Task statement:
Report every line in the listing that contains the string "attach".

▶

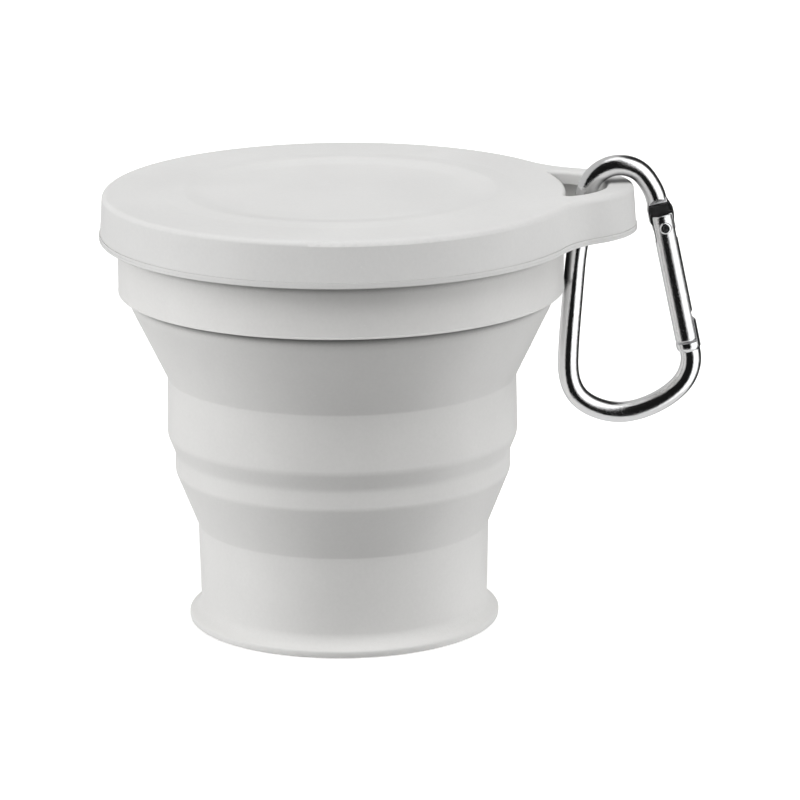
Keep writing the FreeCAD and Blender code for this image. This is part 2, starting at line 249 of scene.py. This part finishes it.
# ------------------------------------------------------------------ materials
def silicone(name, colour, rough, grain=1.0, spec=0.32, reach=0.003, crease_to=0.82, power=4.5):
    """Matte moulded silicone: a fine blasted skin, a trace of cloudiness, a few dust specks, and painted shade that
    darkens the base colour in the creases (reach, crease_to and power shape it).
    """
    m = bpy.data.materials.new(name)
    m.use_nodes = True
    net = Net(m.node_tree)
    coord = net.add("ShaderNodeTexCoord").outputs["Object"]
    bsdf = net.add("ShaderNodeBsdfPrincipled")
    cloud = net.noise(coord, 55.0, 3.0, 0.55)
    fine = net.noise(coord, 1600.0, 2.0, 0.6)
    speck = net.noise(coord, 780.0, 1.0, 0.5)
    c0 = tuple(c * 0.982 for c in colour) + (1,)
    c1 = tuple(min(1, c * 1.018) for c in colour) + (1,)
    mix = net.add("ShaderNodeMix", data_type="RGBA")
    net.link(net.ramp(cloud, 0.35, 0.65, 0.0, 1.0), mix.inputs["Factor"])
    mix.inputs["A"].default_value, mix.inputs["B"].default_value = c0, c1
    grainy = net.add("ShaderNodeMix", data_type="RGBA", blend_type="MULTIPLY")
    grainy.inputs["Factor"].default_value = 1.0
    net.link(mix.outputs["Result"], grainy.inputs["A"])
    tone = net.add("ShaderNodeCombineColor")
    tv = net.ramp(fine, 0.3, 0.7, 0.985, 1.012)
    for i in range(3):
        net.link(tv, tone.inputs[i])
    net.link(tone.outputs[0], grainy.inputs["B"])
    dust = net.add("ShaderNodeMix", data_type="RGBA")
    net.link(net.ramp(speck, 0.80, 0.84, 0.0, 0.35), dust.inputs["Factor"])
    net.link(grainy.outputs["Result"], dust.inputs["A"])
    dust.inputs["B"].default_value = (0.80, 0.80, 0.79, 1)
    # painted shade: the base colour is darkened where ambient occlusion finds tight gaps, as under the overhanging
    # edges
    near = net.add("ShaderNodeAmbientOcclusion", samples=12)
    near.inputs["Distance"].default_value = reach
    gap = net.math("POWER", net.ramp(near.outputs["AO"], 0.15, crease_to, 0.10, 1.0), power)
    painted_crease_shade = net.add("ShaderNodeMix", data_type="RGBA", blend_type="MULTIPLY")
    painted_crease_shade.inputs["Factor"].default_value = 1.0
    net.link(dust.outputs["Result"], painted_crease_shade.inputs["A"])
    shade = net.add("ShaderNodeCombineColor")
    for i in range(3):
        net.link(gap, shade.inputs[i])
    net.link(shade.outputs[0], painted_crease_shade.inputs["B"])
    net.link(painted_crease_shade.outputs["Result"], bsdf.inputs["Base Color"])
    net.link(net.ramp(cloud, 0.3, 0.7, rough - 0.04, rough + 0.04), bsdf.inputs["Roughness"])
    bump = net.add("ShaderNodeBump")
    bump.inputs["Strength"].default_value = 0.22 * grain
    bump.inputs["Distance"].default_value = 0.00004
    net.link(fine, bump.inputs["Height"])
    net.link(bump.outputs[0], bsdf.inputs["Normal"])
    bsdf.inputs["Specular IOR Level"].default_value = spec
    bsdf.inputs["Sheen Weight"].default_value = 0.04
    bsdf.inputs["Sheen Roughness"].default_value = 0.5
    out = net.add("ShaderNodeOutputMaterial")
    net.link(bsdf.outputs[0], out.inputs["Surface"])
    return m


def polished(name, colour, rough, scratch=1.0):
    """Polished plated metal with fine handling scratches."""
    m = bpy.data.materials.new(name)
    m.use_nodes = True
    net = Net(m.node_tree)
    coord = net.add("ShaderNodeTexCoord").outputs["Object"]
    bsdf = net.add("ShaderNodeBsdfPrincipled")
    bsdf.inputs["Metallic"].default_value = 1.0
    smear = net.noise(coord, 220.0, 3.0, 0.6)
    fine = net.noise(coord, 1900.0, 4.0, 0.8)
    mapping = net.add("ShaderNodeMapping")
    net.link(coord, mapping.inputs["Vector"])
    mapping.inputs["Rotation"].default_value = (0, math.radians(35), 0)
    mapping.inputs["Scale"].default_value = (1.0, 1.0, 9.0)
    lines = net.noise(mapping.outputs[0], 700.0, 3.0, 0.65)
    mix = net.add("ShaderNodeMix", data_type="RGBA")
    net.link(net.ramp(smear, 0.35, 0.65, 0.0, 1.0), mix.inputs["Factor"])
    mix.inputs["A"].default_value = tuple(c * 0.965 for c in colour) + (1,)
    mix.inputs["B"].default_value = tuple(colour) + (1,)
    net.link(mix.outputs["Result"], bsdf.inputs["Base Color"])
    net.link(net.ramp(lines, 0.35, 0.75, rough, rough + 0.07), bsdf.inputs["Roughness"])
    height = net.math("ADD", net.math("MULTIPLY", lines, 0.4), net.math("MULTIPLY", fine, 0.6))
    bump = net.add("ShaderNodeBump")
    bump.inputs["Strength"].default_value = min(1.0, 0.6 * scratch)
    bump.inputs["Distance"].default_value = 0.00007
    net.link(height, bump.inputs["Height"])
    net.link(bump.outputs[0], bsdf.inputs["Normal"])
    out = net.add("ShaderNodeOutputMaterial")
    net.link(bsdf.outputs[0], out.inputs["Surface"])
    return m


GREY = (0.650, 0.648, 0.640)
mat_lid = silicone("lid_silicone", GREY, 0.50, reach=0.004, crease_to=0.62, power=1.7)
mat_cup = silicone("cup_silicone", (0.664, 0.660, 0.648), 0.52)
# hard plastic ring, smoother than the silicone; its base colour is painted about 8 % lighter than the cup's to lift
# the shade under the lid's overhang
mat_ring_painted_light = silicone("ring_plastic_painted_light", (0.716, 0.711, 0.698), 0.42, 0.6, 0.4)
mat_steel = polished("polished_alloy", (0.90, 0.90, 0.905), 0.045)
mat_gate = polished("polished_gate", (0.90, 0.90, 0.905), 0.05, 1.6)
mat_spring = polished("spring_wire", (0.62, 0.62, 0.63), 0.16, 1.4)


def dress(node, material):
    ob = nodes[node]
    ob.data.materials.clear()
    ob.data.materials.append(material)


for n, m in (("lid", mat_lid), ("rim_ring", mat_ring_painted_light), ("rim_tier", mat_cup), ("upper_fold_web", mat_cup), ("middle_tier", mat_cup),
             ("lower_fold_web", mat_cup), ("base_tier", mat_cup), ("carabiner_body", mat_steel), ("carabiner_gate", mat_gate),
             ("gate_rivet", mat_steel), ("gate_plunger", mat_spring), ("gate_spring", mat_spring)):
    dress(n, m)


# ------------------------------------------------------------------ cup skins
def round_line(pts, step=0.12):
    """Open profile in mm from (r, z[, radius]) corners, its bends sampled as arcs."""
    out = []
    n = len(pts)
    for i, p in enumerate(pts):
        q = Vector(p[:2])
        rad = p[2] if len(p) > 2 else 0.0
        if rad <= 0 or i in (0, n - 1):
            out.append(q)
            continue
        u, v = (Vector(pts[i - 1][:2]) - q).normalized(), (Vector(pts[i + 1][:2]) - q).normalized()
        half = math.acos(max(-1, min(1, u.dot(v)))) / 2
        t, c = rad / math.tan(half), q + (u + v).normalized() * (rad / math.sin(half))
        a, b = q + u * t - c, q + v * t - c
        ang = a.angle_signed(b)
        k = max(4, int(abs(ang) * rad / step) + 1)
        k = min(k, 40)
        a0 = math.atan2(a.y, a.x)
        a1 = math.atan2(b.y, b.x)
        d = (a1 - a0 + math.pi) % (2 * math.pi) - math.pi
        for j in range(k + 1):
            w = a0 + d * j / k
            out.append(c + Vector((math.cos(w), math.sin(w))) * rad)
    return out


def densify(line, gap):
    out = [line[0]]
    for p, q in zip(line, line[1:]):
        k = max(1, int(math.ceil((q - p).length / gap)))
        out += [p.lerp(q, (j + 1) / k) for j in range(k)]
    return out


def lathe(name, outer, inner, seg=256, gap=1.6, sharp=50.0):
    """Closed turned piece from an outer profile (top to bottom) and an inner one (bottom to top), in mm.
    A profile that touches r = 0 closes with a fan."""
    line = densify(outer, gap) + densify(inner, gap)
    clean = [line[0]]
    for p in line[1:]:
        if (p - clean[-1]).length > 1e-5:
            clean.append(p)
    if (clean[0] - clean[-1]).length < 1e-5:
        clean.pop()
    bm = bmesh.new()
    rings = []
    for p in clean:
        if p.x < 1e-6:
            rings.append([bm.verts.new((0, 0, p.y * MM))])
        else:
            rings.append([bm.verts.new((p.x * MM * math.cos(2 * math.pi * k / seg), p.x * MM * math.sin(2 * math.pi * k / seg), p.y * MM))
                          for k in range(seg)])
    m = len(rings)
    for i in range(m):
        a, b = rings[i], rings[(i + 1) % m]
        if len(a) == 1 and len(b) == 1:
            continue
        for k in range(seg):
            k2 = (k + 1) % seg
            if len(a) == 1:
                bm.faces.new((a[0], b[k2], b[k]))
            elif len(b) == 1:
                bm.faces.new((a[k], a[k2], b[0]))
            else:
                bm.faces.new((a[k], a[k2], b[k2], b[k]))
    bmesh.ops.recalc_face_normals(bm, faces=bm.faces)
    for f in bm.faces:
        f.smooth = True
    me = bpy.data.meshes.new(name)
    bm.to_mesh(me)
    bm.free()
    me.set_sharp_from_angle(angle=math.radians(sharp))
    ob = bpy.data.objects.new(name, me)
    scene.collection.objects.link(ob)
    return ob


def finish_piece(ob, material):
    ob.data.materials.clear()
    ob.data.materials.append(material)
    return ob


K1 = (39.15 - 32.73) / (60.5 - 47.2)        # slope of the upper web
K2 = (31.54 - 27.42) / (28.9 - 18.6)        # slope of the lower web
U_TOP, U_BOT, L_TOP, L_BOT = 60.3, 47.7, 28.1, 19.15     # where the tiers' skins meet the webs'


def c1(z):
    return 32.73 + (z - 47.2) * K1


def c2(z):
    return 27.42 + (z - 18.6) * K2


T1, T2 = 1.40, 1.35
# rim tier: lip, wall behind the ring, shoulder under it
outer = round_line([(39.0, 79.67), (41.3, 79.67, 0.3), (41.3, 78.9, 0.12), (39.15, 78.9), (39.15, 63.2), (39.52, 63.2, 0.12),
                    (39.52, 61.27, 3.2), (c1(U_TOP), U_TOP)])
inner = round_line([(c1(U_TOP) - T1, U_TOP), (37.2, 62.6, 2.2), (37.2, 79.67, 0.6), (39.0, 79.67)])
rim = finish_piece(lathe("rim_tier_skin", outer, inner), mat_cup)
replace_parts(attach(rim, "collar"), "rim_tier")

# upper fold web
outer = [Vector((c1(U_TOP), U_TOP)), Vector((c1(U_BOT), U_BOT))]
inner = [Vector((c1(U_BOT) - T1, U_BOT)), Vector((c1(U_TOP) - T1, U_TOP))]
web = finish_piece(lathe("upper_web_skin", outer, inner, gap=0.35), mat_cup)
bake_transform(web)
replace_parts(web, "upper_fold_web")

# middle tier: wide band, step, small band
outer = round_line([(c1(U_BOT), U_BOT), (32.73, 47.2, 0.9), (32.93, 36.1, 3.4), (31.54, 32.7, 3.2), (31.54, 28.9, 2.8), (c2(L_TOP), L_TOP)])
inner = round_line([(c2(L_TOP) - T2, L_TOP), (29.1, 29.2, 0.8), (29.1, 32.9, 2.0), (30.3, 35.8, 2.0), (30.3, 46.5, 0.9), (c1(U_BOT) - T1, U_BOT)])
mid = finish_piece(lathe("middle_tier_skin", outer, inner), mat_cup)
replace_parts(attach(mid, "middle"), "middle_tier")

# lower fold web
outer = [Vector((c2(L_TOP), L_TOP)), Vector((c2(L_BOT), L_BOT))]
inner = [Vector((c2(L_BOT) - T2, L_BOT)), Vector((c2(L_TOP) - T2, L_TOP))]
web = finish_piece(lathe("lower_web_skin", outer, inner, gap=0.30), mat_cup)
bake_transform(web)
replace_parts(web, "lower_fold_web")

# base tier: straight wall, small concave sweep, thin flange for a foot
SW, WZ, WR = 2.65, 4.07, 27.06
sweep = [Vector((WR + SW - SW * math.cos(math.radians(d)), WZ - SW * math.sin(math.radians(d)))) for d in [60 * k / 22 for k in range(23)]]
outer = round_line([(c2(L_BOT), L_BOT), (27.42, 18.6, 1.2), (WR, WZ)])[:-1] + sweep[:-1]
outer += round_line([tuple(sweep[-2]), tuple(sweep[-1]), (29.3, 1.27, 0.5), (29.3, 0.52, 0.08), (29.24, 0.42, 0.08), (29.26, 0.0, 0.25), (20.0, 0.0)])[1:]
outer += round_line([(20.0, 0.0), (0.0, 0.0)])
inner = round_line([(0.0, 2.6), (24.9, 2.6, 2.2), (24.9, 17.9, 0.8), (c2(L_BOT) - T2, L_BOT)])
base = finish_piece(lathe("base_tier_skin", outer, inner), mat_cup)
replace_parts(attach(base, "base"), "base_tier")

◀

Exercise solution:
replace_parts(attach(rim, "collar"), "rim_tier")
replace_parts(attach(mid, "middle"), "middle_tier")
replace_parts(attach(base, "base"), "base_tier")